You will almost always find a different answer everywhere you look; however, you are the only one who knows the whole situation. Then, if the communication lines between you and your spouse are closed, it is possible that you don't even know all the components leading to the unwanted behavior.
In my opinion, even as a Christian, there is a time when leaving is the only answer. If you (or your children) are in danger, then I believe leaving is necessary. If the unwanted behaviors are not dangerous, then I believe staying is an option that needs to be carefully considered. I believe that there times that staying causes more damage than leaving would.
All too often, couples separate and move on. One needs to realize that you can work on a marriage from inside or outside the home. If you feel it is necessary to leave, that doesn't mean you have to give up on your marriage.

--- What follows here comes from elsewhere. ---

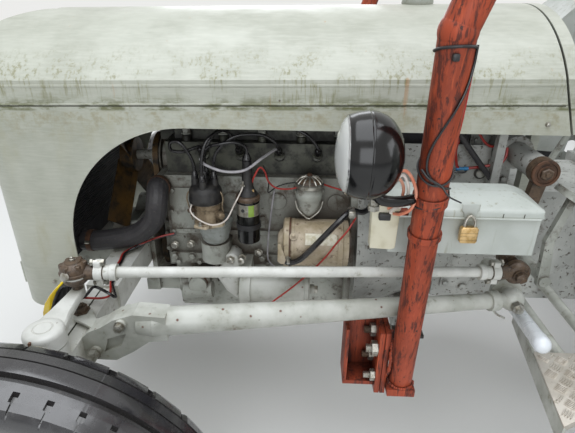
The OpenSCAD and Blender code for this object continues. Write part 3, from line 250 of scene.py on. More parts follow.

If your spouse refuses to attend counseling, focus on bettering yourself. I was previously in a similar situation. Through individual counseling sessions, I was reminded of and taught new ways to communicate effectively with my husband. I was sure that things wouldn't change until he went to counseling, however, it took these new communication tools to effectively explain my marital concerns to him. It took some time, but eventually he went to counseling and we were able to work through our differences.
As this is my second marriage, I also know that there are times that things don't work out the way we would hope. I would encourage you to confide in a non biased, trusted person who can provide valuable advice for your specific situation.
My only other piece of advice, would be to be cautious of criticizing your spouse to family and friends. If you do work out your differences, you will be much more eager to forgive and forget than they will be. It can be very frustrating to not only have to repair a marriage, but also to have to do damage control with those around you! Good luck with you relationship.